[Start]
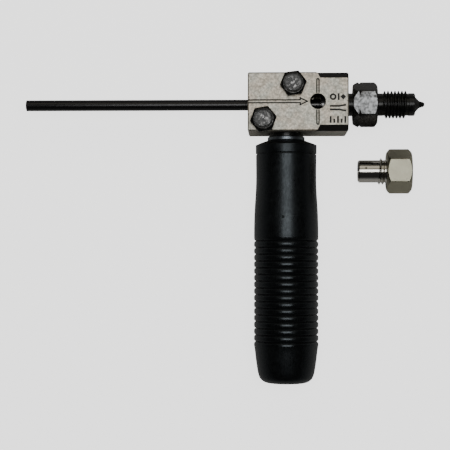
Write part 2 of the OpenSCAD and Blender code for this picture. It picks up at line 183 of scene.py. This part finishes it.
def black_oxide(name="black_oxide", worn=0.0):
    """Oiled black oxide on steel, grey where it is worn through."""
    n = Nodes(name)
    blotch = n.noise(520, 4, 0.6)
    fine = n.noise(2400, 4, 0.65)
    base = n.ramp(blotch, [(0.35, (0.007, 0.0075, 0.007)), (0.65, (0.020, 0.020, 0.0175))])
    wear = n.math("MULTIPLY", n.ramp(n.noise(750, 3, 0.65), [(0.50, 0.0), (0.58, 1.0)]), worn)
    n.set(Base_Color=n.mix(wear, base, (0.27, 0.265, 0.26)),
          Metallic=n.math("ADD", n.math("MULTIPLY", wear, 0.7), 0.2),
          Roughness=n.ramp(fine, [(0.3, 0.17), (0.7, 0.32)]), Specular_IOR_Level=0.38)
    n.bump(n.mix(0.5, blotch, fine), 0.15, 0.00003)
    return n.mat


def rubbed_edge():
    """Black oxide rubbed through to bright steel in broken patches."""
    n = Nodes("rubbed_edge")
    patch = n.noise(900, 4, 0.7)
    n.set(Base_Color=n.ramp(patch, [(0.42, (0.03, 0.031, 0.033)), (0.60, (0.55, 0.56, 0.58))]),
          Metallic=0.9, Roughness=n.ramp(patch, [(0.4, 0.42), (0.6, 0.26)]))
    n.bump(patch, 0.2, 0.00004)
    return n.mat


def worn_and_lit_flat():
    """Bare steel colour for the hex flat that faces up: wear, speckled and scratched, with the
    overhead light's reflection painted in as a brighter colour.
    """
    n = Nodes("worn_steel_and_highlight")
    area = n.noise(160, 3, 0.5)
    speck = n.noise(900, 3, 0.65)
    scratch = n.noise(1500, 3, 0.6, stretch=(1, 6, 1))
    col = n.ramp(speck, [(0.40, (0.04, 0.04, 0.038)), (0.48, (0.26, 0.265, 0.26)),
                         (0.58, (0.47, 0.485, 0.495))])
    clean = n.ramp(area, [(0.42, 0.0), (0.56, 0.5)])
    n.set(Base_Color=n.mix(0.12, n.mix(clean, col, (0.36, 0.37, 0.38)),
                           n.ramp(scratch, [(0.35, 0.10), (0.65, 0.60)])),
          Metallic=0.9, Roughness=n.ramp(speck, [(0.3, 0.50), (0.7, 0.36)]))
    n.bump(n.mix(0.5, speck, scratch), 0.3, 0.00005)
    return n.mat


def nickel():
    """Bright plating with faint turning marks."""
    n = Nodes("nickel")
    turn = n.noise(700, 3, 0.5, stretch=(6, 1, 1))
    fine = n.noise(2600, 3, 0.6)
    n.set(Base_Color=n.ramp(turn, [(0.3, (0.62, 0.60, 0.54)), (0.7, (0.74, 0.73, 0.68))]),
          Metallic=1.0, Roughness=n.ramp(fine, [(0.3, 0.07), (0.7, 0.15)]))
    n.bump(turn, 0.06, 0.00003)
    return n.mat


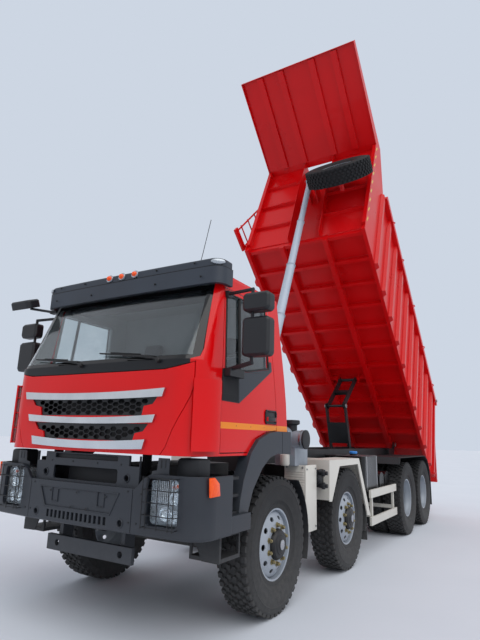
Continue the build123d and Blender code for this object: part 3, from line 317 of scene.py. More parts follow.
[End]
Do this: Exactly as they are written, print the entries again.

Result:
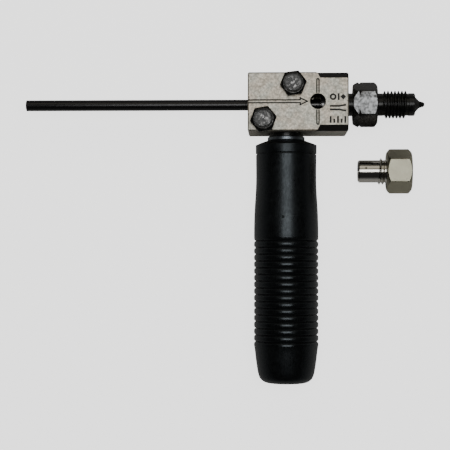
Write part 2 of the OpenSCAD and Blender code for this picture. It picks up at line 183 of scene.py. This part finishes it.
def black_oxide(name="black_oxide", worn=0.0):
    """Oiled black oxide on steel, grey where it is worn through."""
    n = Nodes(name)
    blotch = n.noise(520, 4, 0.6)
    fine = n.noise(2400, 4, 0.65)
    base = n.ramp(blotch, [(0.35, (0.007, 0.0075, 0.007)), (0.65, (0.020, 0.020, 0.0175))])
    wear = n.math("MULTIPLY", n.ramp(n.noise(750, 3, 0.65), [(0.50, 0.0), (0.58, 1.0)]), worn)
    n.set(Base_Color=n.mix(wear, base, (0.27, 0.265, 0.26)),
          Metallic=n.math("ADD", n.math("MULTIPLY", wear, 0.7), 0.2),
          Roughness=n.ramp(fine, [(0.3, 0.17), (0.7, 0.32)]), Specular_IOR_Level=0.38)
    n.bump(n.mix(0.5, blotch, fine), 0.15, 0.00003)
    return n.mat


def rubbed_edge():
    """Black oxide rubbed through to bright steel in broken patches."""
    n = Nodes("rubbed_edge")
    patch = n.noise(900, 4, 0.7)
    n.set(Base_Color=n.ramp(patch, [(0.42, (0.03, 0.031, 0.033)), (0.60, (0.55, 0.56, 0.58))]),
          Metallic=0.9, Roughness=n.ramp(patch, [(0.4, 0.42), (0.6, 0.26)]))
    n.bump(patch, 0.2, 0.00004)
    return n.mat


def worn_and_lit_flat():
    """Bare steel colour for the hex flat that faces up: wear, speckled and scratched, with the
    overhead light's reflection painted in as a brighter colour.
    """
    n = Nodes("worn_steel_and_highlight")
    area = n.noise(160, 3, 0.5)
    speck = n.noise(900, 3, 0.65)
    scratch = n.noise(1500, 3, 0.6, stretch=(1, 6, 1))
    col = n.ramp(speck, [(0.40, (0.04, 0.04, 0.038)), (0.48, (0.26, 0.265, 0.26)),
                         (0.58, (0.47, 0.485, 0.495))])
    clean = n.ramp(area, [(0.42, 0.0), (0.56, 0.5)])
    n.set(Base_Color=n.mix(0.12, n.mix(clean, col, (0.36, 0.37, 0.38)),
                           n.ramp(scratch, [(0.35, 0.10), (0.65, 0.60)])),
          Metallic=0.9, Roughness=n.ramp(speck, [(0.3, 0.50), (0.7, 0.36)]))
    n.bump(n.mix(0.5, speck, scratch), 0.3, 0.00005)
    return n.mat


def nickel():
    """Bright plating with faint turning marks."""
    n = Nodes("nickel")
    turn = n.noise(700, 3, 0.5, stretch=(6, 1, 1))
    fine = n.noise(2600, 3, 0.6)
    n.set(Base_Color=n.ramp(turn, [(0.3, (0.62, 0.60, 0.54)), (0.7, (0.74, 0.73, 0.68))]),
          Metallic=1.0, Roughness=n.ramp(fine, [(0.3, 0.07), (0.7, 0.15)]))
    n.bump(turn, 0.06, 0.00003)
    return n.mat


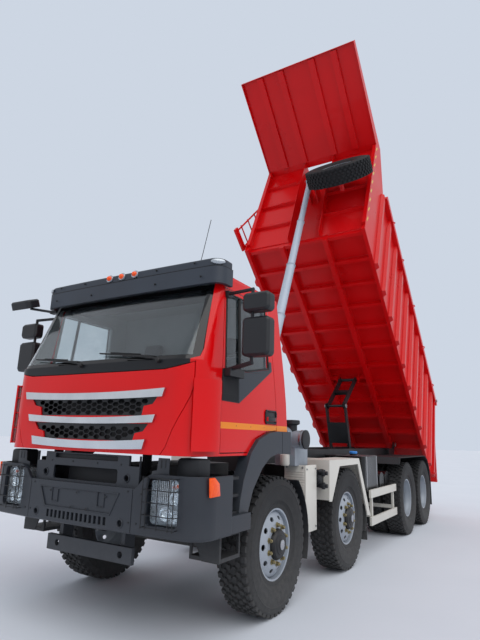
Continue the build123d and Blender code for this object: part 3, from line 317 of scene.py. More parts follow.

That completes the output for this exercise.